> [Input material]:
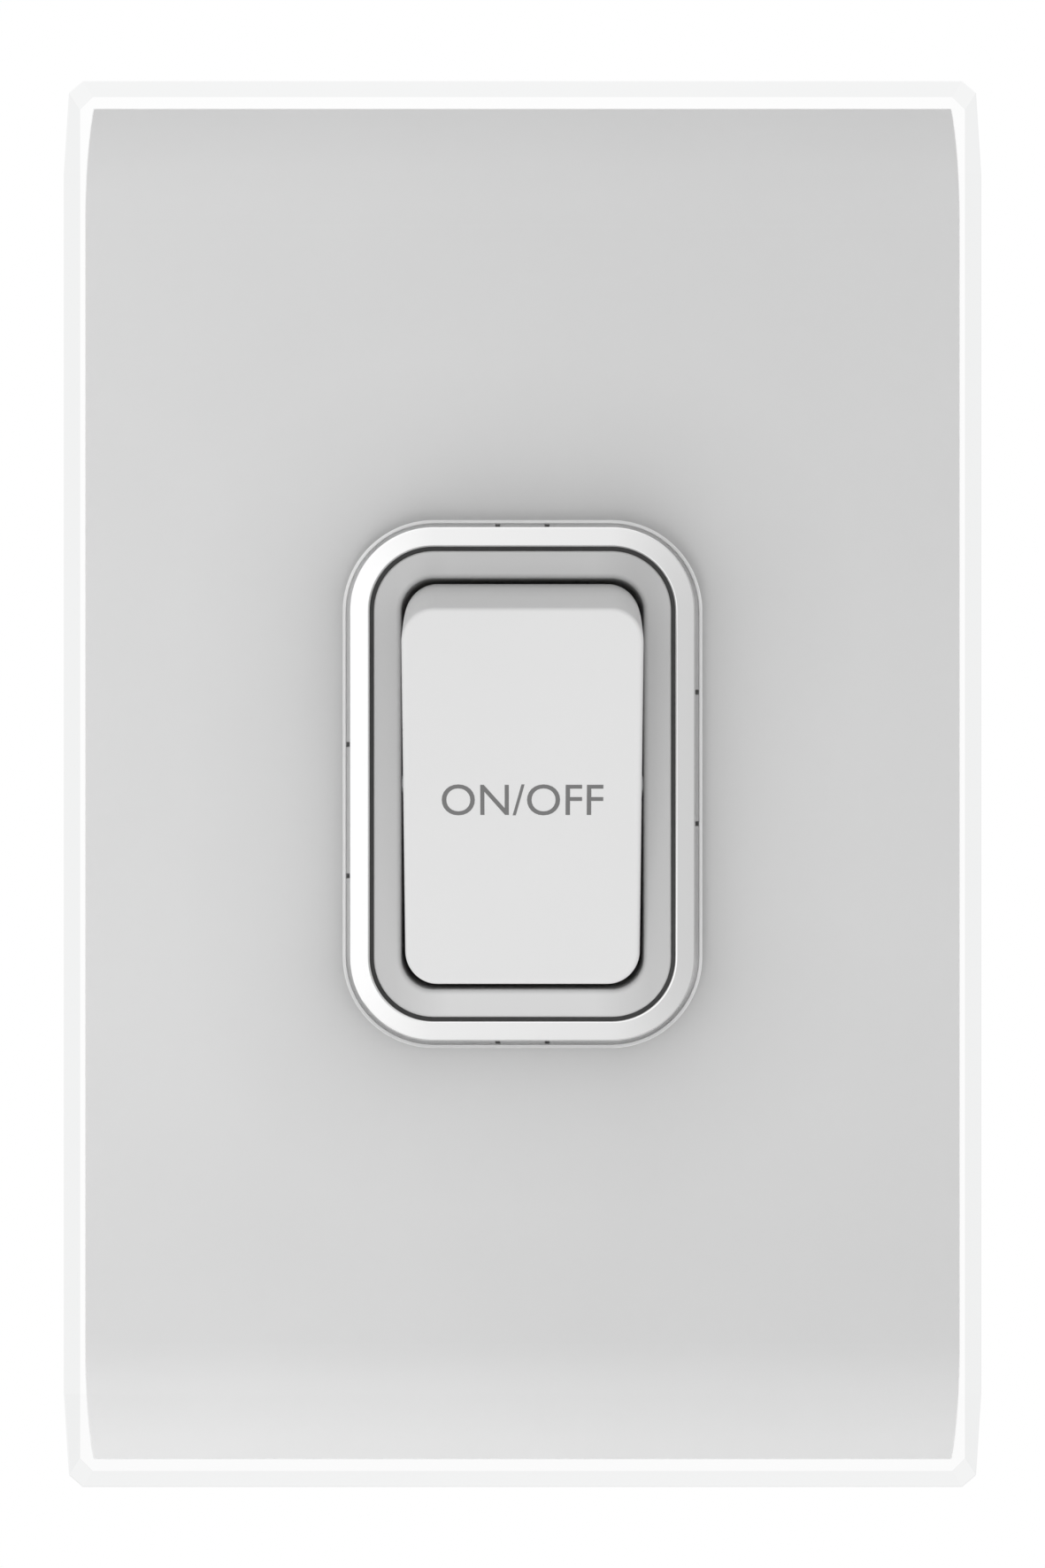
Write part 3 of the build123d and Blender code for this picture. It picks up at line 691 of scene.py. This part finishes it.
@dataclass
class Studio:
    """The camera at the photograph's place, the soft lights, the white surround and the floor."""

    distance: float = 170 * MM
    picture_height: int = 1772
    focal_pixels: float = 2236.7
    sensor: float = 36.0
    light: Grade = Grade(1.38, (-0.16, 0.0, -0.16), (0.78, 0.20, 0.0), 0.60, 3.0)
    gloss: Grade = Grade(1.29, (-0.76, 0.42, 0.06), ceiling=1.12)
    white: Grade = Grade(1.0)
    cap_from: float = 0.35
    lamps: tuple[Lamp, ...] = (
        Lamp("key", (-0.07, -0.24, -0.28), 0.20, 0.45),
        Lamp("fill", (0.35, -0.40, 0.05), 0.30, 0.2),
        Lamp("back_light", (0.25, 0.45, 0.25), 0.30, 1.0),
    )
    floor_drop: float = 300 * MM
    floor_half: float = 500 * MM
    floor_forward: float = -80 * MM
    floor_cells: int = 8
    paper: Moulding = Moulding("floor_paper", grey(0.8), 0.8, 5.0e-6, 900.0)

    def camera(self) -> None:
        """Set the camera straight in front, as far from the wall as the perspective says."""
        data = bpy.data.cameras.new("camera")
        data.sensor_width = self.sensor
        data.lens = self.focal_pixels * self.sensor / self.picture_height
        data.clip_start = 0.005
        data.clip_end = 20.0
        camera = bpy.data.objects.new("camera", data)
        camera.location = (0, -self.distance, 0)
        camera.rotation_euler = (math.pi / 2, 0, 0)
        bpy.context.scene.collection.objects.link(camera)
        bpy.context.scene.camera = camera

    def graded(self, tree: Tree, grade: Grade) -> Socket:
        """A background whose strength changes evenly with direction.

        Args:
            tree: The world's tree.
            grade: How strong it is, and where.

        Returns:
            The background's socket.
        """
        direction = tree.node("TexCoord").outputs["Generated"]
        lean = tree.vector("DOT_PRODUCT", direction, Vector(grade.leans))
        dip = tree.vector("DOT_PRODUCT", tree.vector("ABSOLUTE", direction), -Vector(grade.dips))
        cap = tree.ramp(tree.axes(direction)["Z"], self.cap_from, 1.0, 0.0, -grade.cap)
        total = tree.sum("ADD", tree.sum("ADD", dip, lean), cap)
        strength = tree.ramp(total, -grade.middle, grade.ceiling - grade.middle, 0.0, grade.ceiling)
        background = tree.node("Background")
        background.inputs["Color"].default_value = (1, 1, 1, 1)
        tree.link(strength, background.inputs["Strength"])
        return background.outputs["Background"]

    def world(self) -> None:
        """A surround: white to the camera and through glass, graded in gloss, and soft as a light."""
        world = bpy.data.worlds.new("surround")
        bpy.context.scene.world = world
        tree = Tree(world, "OutputWorld")
        soft, gloss, white = (self.graded(tree, grade) for grade in (self.light, self.gloss, self.white))
        path = tree.node("LightPath").outputs
        seen = tree.sum("MAXIMUM", path["Is Camera Ray"], path["Is Transmission Ray"])
        reflected = tree.blend(path["Is Glossy Ray"], soft, gloss)
        tree.surface(tree.blend(seen, reflected, white))

    def floor(self, lowest: float) -> None:
        """A plain pale floor below the switch.

        Args:
            lowest: The lowest height of the switch.
        """
        bm = bmesh.new()
        cells = self.floor_cells
        bmesh.ops.create_grid(bm, x_segments=cells, y_segments=cells, size=self.floor_half)
        bmesh.ops.translate(bm, verts=bm.verts, vec=(0, self.floor_forward, lowest - self.floor_drop))
        mesh = bpy.data.meshes.new("floor")
        bm.to_mesh(mesh)
        bm.free()
        floor = bpy.data.objects.new("floor", mesh)
        bpy.context.scene.collection.objects.link(floor)
        mesh.materials.append(self.paper.material())
        floor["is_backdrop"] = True

    def build(self) -> None:
        """Set the whole studio and the plain view transform."""
        bpy.context.scene.view_settings.view_transform = "Standard"
        self.camera()
        self.world()
        for lamp in self.lamps:
            lamp.hang()
        self.floor(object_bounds()[0].z)


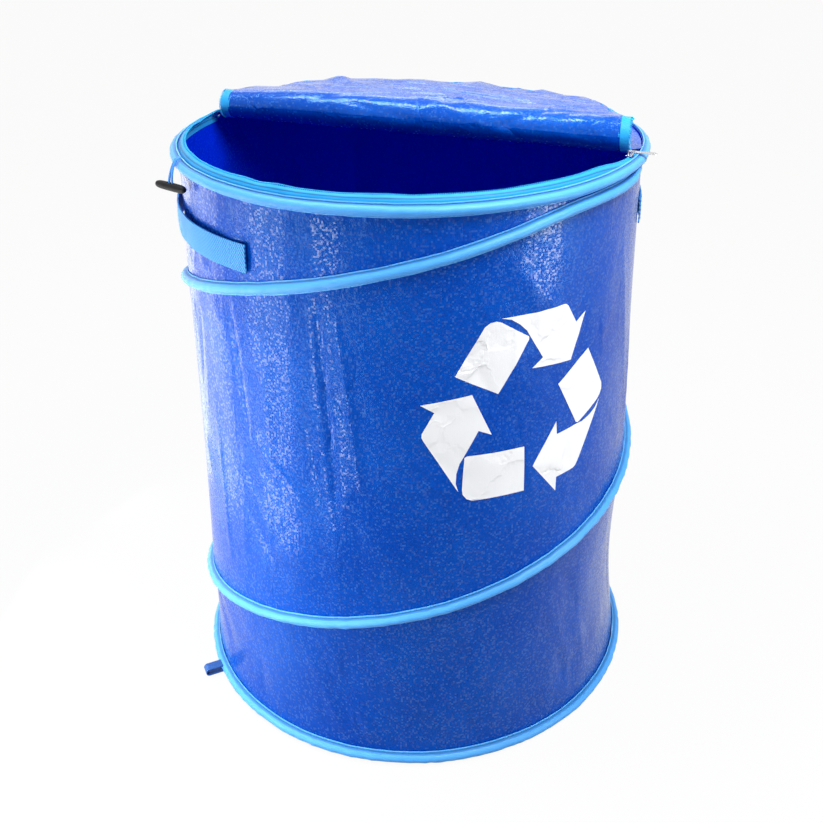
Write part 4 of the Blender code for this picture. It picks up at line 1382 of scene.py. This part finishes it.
# %% Sign outlines
SIGN_ANGLE = -63.4
SIGN_LEVEL = 0.388
TAIL = [(-0.0720, 0.0450), (-0.0450, 0.0900), (-0.0400, 0.0935), (-0.0340, 0.0940), (-0.0290, 0.0920),
        (-0.0015, 0.0735), (-0.0015, 0.0705), (-0.0310, 0.0220)]
HEAD = [(-0.0290, 0.0960), (0.0350, 0.0960), (0.0390, 0.0955), (0.0420, 0.0935), (0.0545, 0.0730),
        (0.0677, 0.0800), (0.0500, 0.0360), (0.0030, 0.0410), (0.0145, 0.0490), (0.0000, 0.0730),
        (-0.0040, 0.0800), (-0.0120, 0.0880), (-0.0200, 0.0935)]
CELL = 0.0022


def arrow_part(outline, turn):
    """A mesh of a flat outline that is turned and cut into cells."""
    shape = bmesh.new()
    shape.faces.new([shape.verts.new((x, z, 0.0)) for x, z in outline])
    bmesh.ops.rotate(shape, verts=shape.verts[:], cent=CENTRE, matrix=Matrix.Rotation(radians(turn), 3, "Z"))
    for axis in (0, 1):
        low = min(v.co[axis] for v in shape.verts)
        high = max(v.co[axis] for v in shape.verts)
        normal = Vector((1 - axis, axis, 0))
        for i in range(1, int((high - low) / CELL)):
            bmesh.ops.bisect_plane(shape, geom=shape.verts[:] + shape.edges[:] + shape.faces[:], dist=0.000001,
                                   plane_co=normal * (low + i * CELL), plane_no=normal)
    bmesh.ops.triangulate(shape, faces=[f for f in shape.faces if len(f.verts) > 4])
    mesh = bpy.data.meshes.new("part")
    shape.to_mesh(mesh)
    shape.free()
    return mesh


def on_wall(angle, level, off):
    """A place a little outside the creased wall."""
    out = around(1.0, angle, 0.0)
    return wall_tree.ray_cast(around(CAN + 0.02, angle, level), -out)[0] + out * off


sign = bmesh.new()
for outline in (TAIL, HEAD):
    for turn in (0.0, -120.0, 120.0):
        sign.from_mesh(arrow_part(outline, turn))
flat = points_of(sign)
ways = flat[:, 0] + radians(SIGN_ANGLE) * SEAM
levels = flat[:, 1] + SIGN_LEVEL
lay_cloth(sign, ways, levels)
move(sign, [on_wall(degrees(way / SEAM), level, 0.0003) for way, level in zip(ways, levels)])
outwards(sign)

# %% Ink
white_ink, tree, inputs, place = new_material("white_ink", 0.34)
drift = use(tree, DRIFT, Place=place, Scale=16.0)["Tone"]
woven = use(tree, WEAVE, Cloth=cloth_map(tree), Pitch=0.0016)["Height"]
crack = use(tree, CREASES, Place=place, Size=0.034, Softness=0.1)["Height"]
feed(inputs["Base Color"], mix_colour(tree, drift * 0.4, (0.93, 0.94, 0.96), (0.80, 0.83, 0.90)))
bump(tree, inputs, crack * 0.10 + woven * 0.00004)
print_piece = piece("sign", thicken(sign, 0.0002), "root", white_ink)

# %% [markdown]
# ## Soft pieces
# Five soft pieces can't follow the rim as it comes down, because real cloth crumples between the
# turns of the spring. Each of them gets a mesh of its own.

# %% Own meshes
for made in (wall, spiral_band, spiral_spring, spiral_stitches, print_piece):
    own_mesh(made)

# %% [markdown]
# ## Studio
# The floor looks white to the camera and in reflections, lights the can only a little and keeps a soft
# shadow. Four upright strips stand low at the left, because a standing wall seen from above mirrors
# what is low beside it: they make its wide pale sheen. A light above and one behind serve the lid, and
# a key light and a low one at the front right serve the sign's side.

# %% Floor and world
FLOOR_GLOW = 0.95            # share of plain white in what the camera and mirrors see of the floor
AMBIENT = 0.15               # what the sky gives to plain surfaces; it looks white itself
WHITE = (1.0, 1.0, 1.0)


def looked_at(tree):
    """The Light Path's outputs, and 1 for rays from the camera, off a mirror or through glass."""
    rays = node(tree, "LightPath")
    seen = rays["Is Camera Ray"].math("MAXIMUM", rays["Is Glossy Ray"])
    return rays, seen.math("MAXIMUM", rays["Is Transmission Ray"])


shape = bmesh.new()
bmesh.ops.create_grid(shape, x_segments=1, y_segments=1, size=30.0)
mesh = bpy.data.meshes.new("floor")
shape.to_mesh(mesh)
shape.free()
floor_material, tree, inputs, place = new_material("pale_floor", 0.9)
drift = use(tree, DRIFT, Place=place, Scale=3.0)["Tone"]
rays, seen = looked_at(tree)
plain = mix_colour(tree, drift, (0.19, 0.19, 0.19), (0.21, 0.21, 0.21))
feed(inputs["Base Color"], mix_colour(tree, rays["Is Camera Ray"], plain, (0.6, 0.6, 0.6)))
surface = Value(tree.nodes["Principled BSDF"].outputs[0])
glow = node(tree, "Emission", {"Color": WHITE})[0]
mixed = node(tree, "MixShader", {0: seen * FLOOR_GLOW, 1: surface, 2: glow})[0]
feed(tree.nodes["Material Output"].inputs["Surface"], mixed)
mesh.materials.append(floor_material)
add_object("floor", mesh)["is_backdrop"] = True

world = bpy.data.worlds.new("world")
bpy.context.scene.world = world
world.use_nodes = True
background = world.node_tree.nodes["Background"].inputs
feed(background["Strength"], looked_at(world.node_tree)[1].line(1.0 - AMBIENT, AMBIENT))
feed(background["Color"], WHITE)


# %% Lights
def softbox(name, azimuth, elevation, distance, width, height, level, aim_level):
    """An area light that aims at the can's axis. level is how bright its face looks."""
    lamp = bpy.data.lights.new(name, "AREA")
    lamp.shape = "RECTANGLE"
    lamp.size = width
    lamp.size_y = height
    lamp.energy = level * width * height * pi
    holder = add_object(name, lamp)
    aim = UP * aim_level
    place = aim + around(distance * cos(radians(elevation)), azimuth, distance * sin(radians(elevation)))
    turn = (aim - place).normalized().to_track_quat("-Z", "Y")
    holder.matrix_world = Matrix.Translation(place) @ turn.to_matrix().to_4x4()
    holder.visible_camera = False


for azimuth, distance, width, level in ((236.0, 0.62, 0.09, 8.0), (210.0, 0.52, 0.19, 6.0),
                                        (177.0, 0.50, 0.15, 2.8), (150.0, 0.48, 0.10, 2.0)):
    softbox("left_softbox_%d" % azimuth, azimuth, 0.0, distance, width, 0.54, level, 0.28)
softbox("top_softbox", 186.0, 67.0, 1.7, 0.50, 0.9, 17.0, TOP)
softbox("rear_softbox", 97.0, 36.0, 1.5, 1.05, 0.42, 3.6, TOP)
softbox("key", -54.0, 54.0, 1.00, 0.50, 0.50, 15.0, 0.48)
softbox("low_light", -32.0, 0.0, 0.88, 0.30, 0.26, 11.0, 0.33)

# %% [markdown]
# ## Sizes, and the end
# The dressed model's box is measured against the imported model's, and how much it grows along each axis is
# printed.

# %% Finish
low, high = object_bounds()
print("grows", [round((high[i] - low[i]) - (cad_high[i] - cad_low[i]), 4) for i in range(3)])
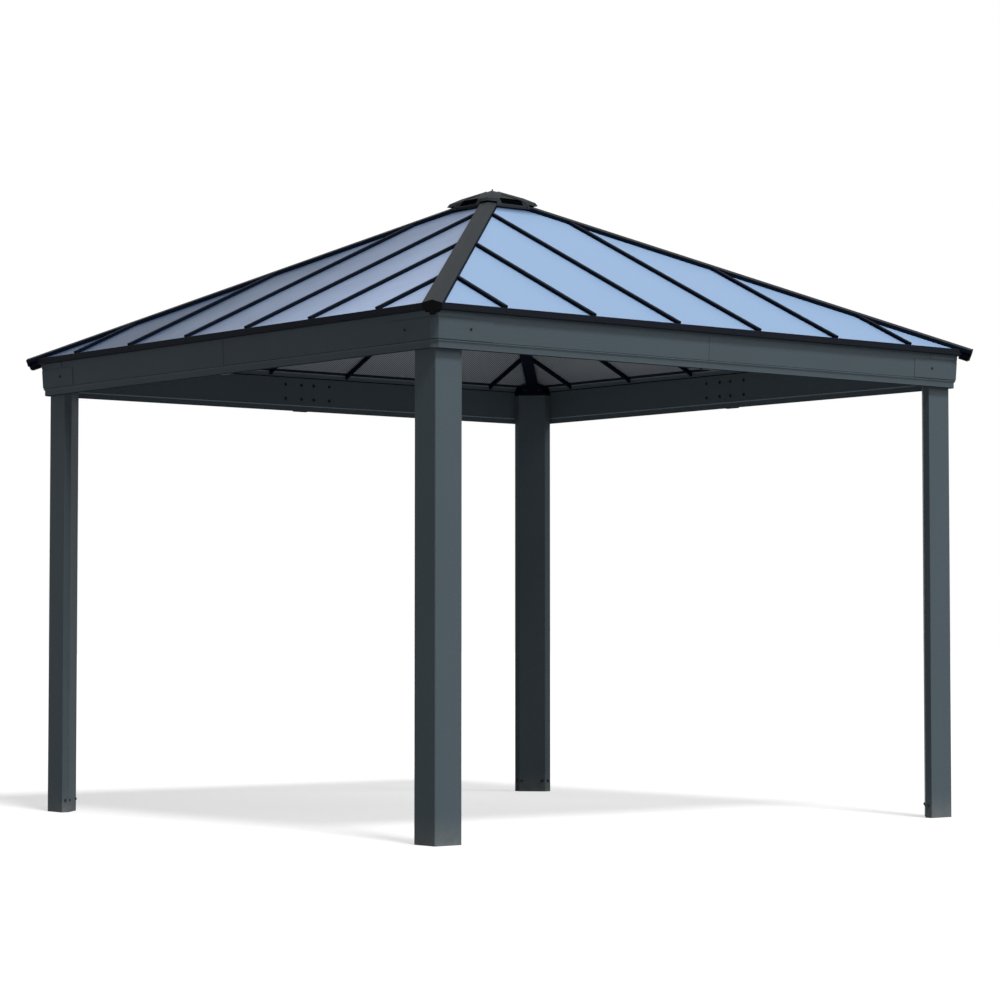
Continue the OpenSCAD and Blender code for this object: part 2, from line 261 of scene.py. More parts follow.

> [Set task]: From the first line of the data through the line with "camera at the", quote each line exactly and add nothing else.

> [Solution below]:
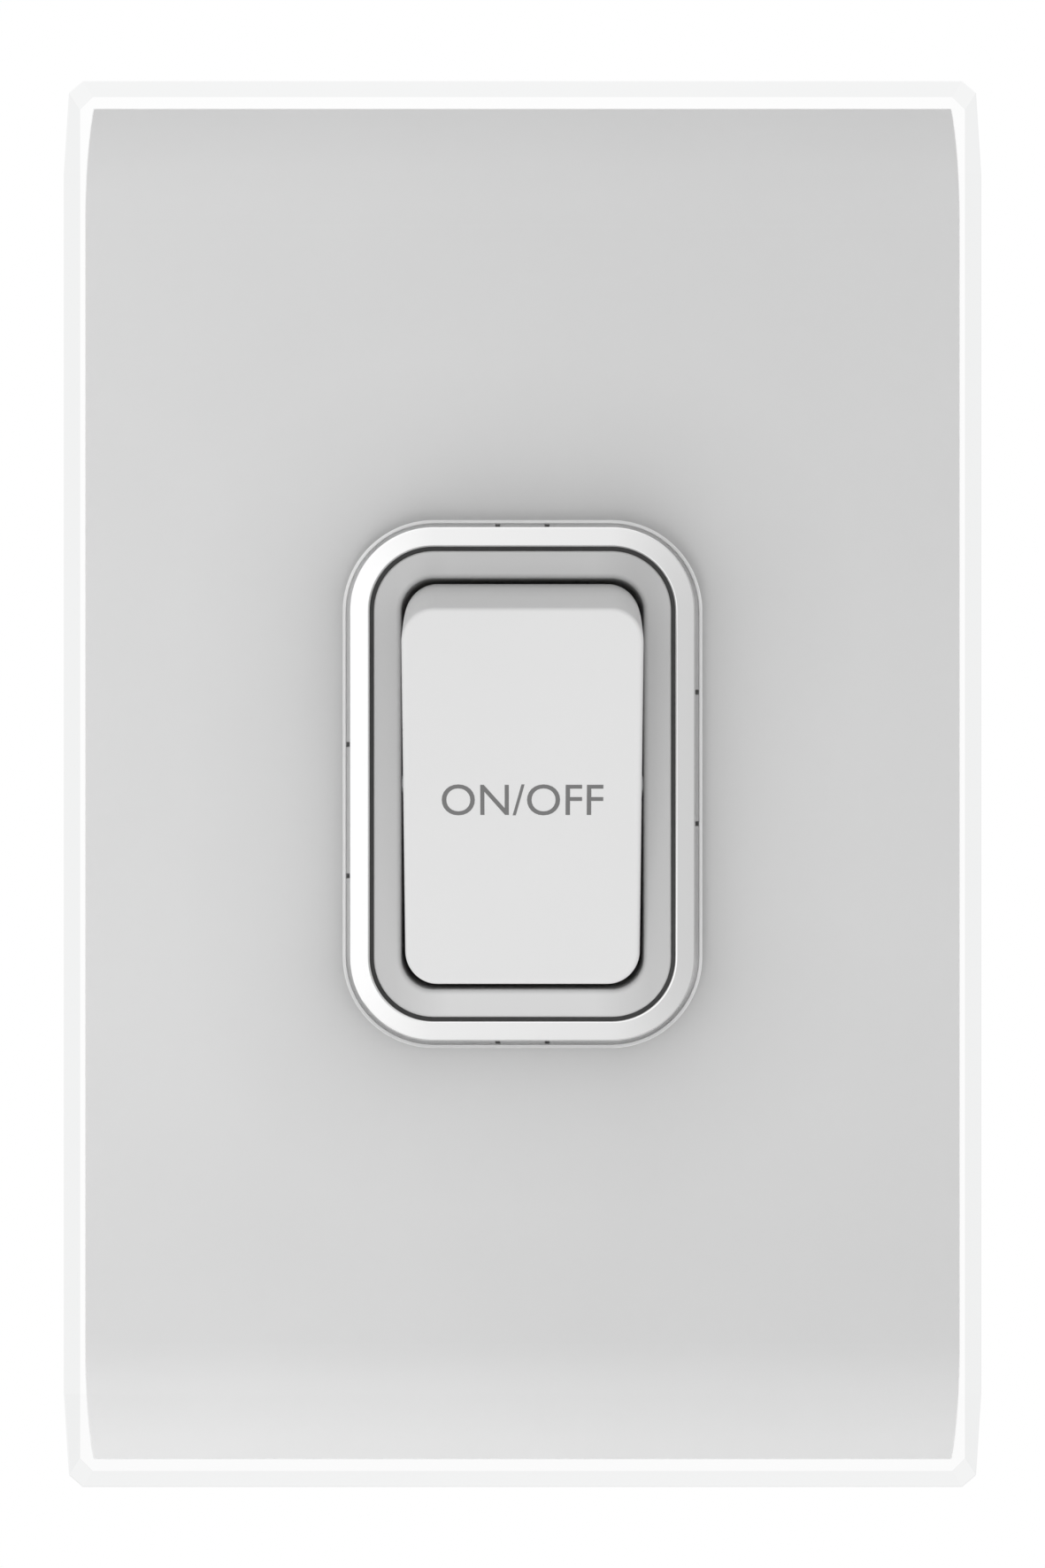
Write part 3 of the build123d and Blender code for this picture. It picks up at line 691 of scene.py. This part finishes it.
@dataclass
class Studio:
    """The camera at the photograph's place, the soft lights, the white surround and the floor."""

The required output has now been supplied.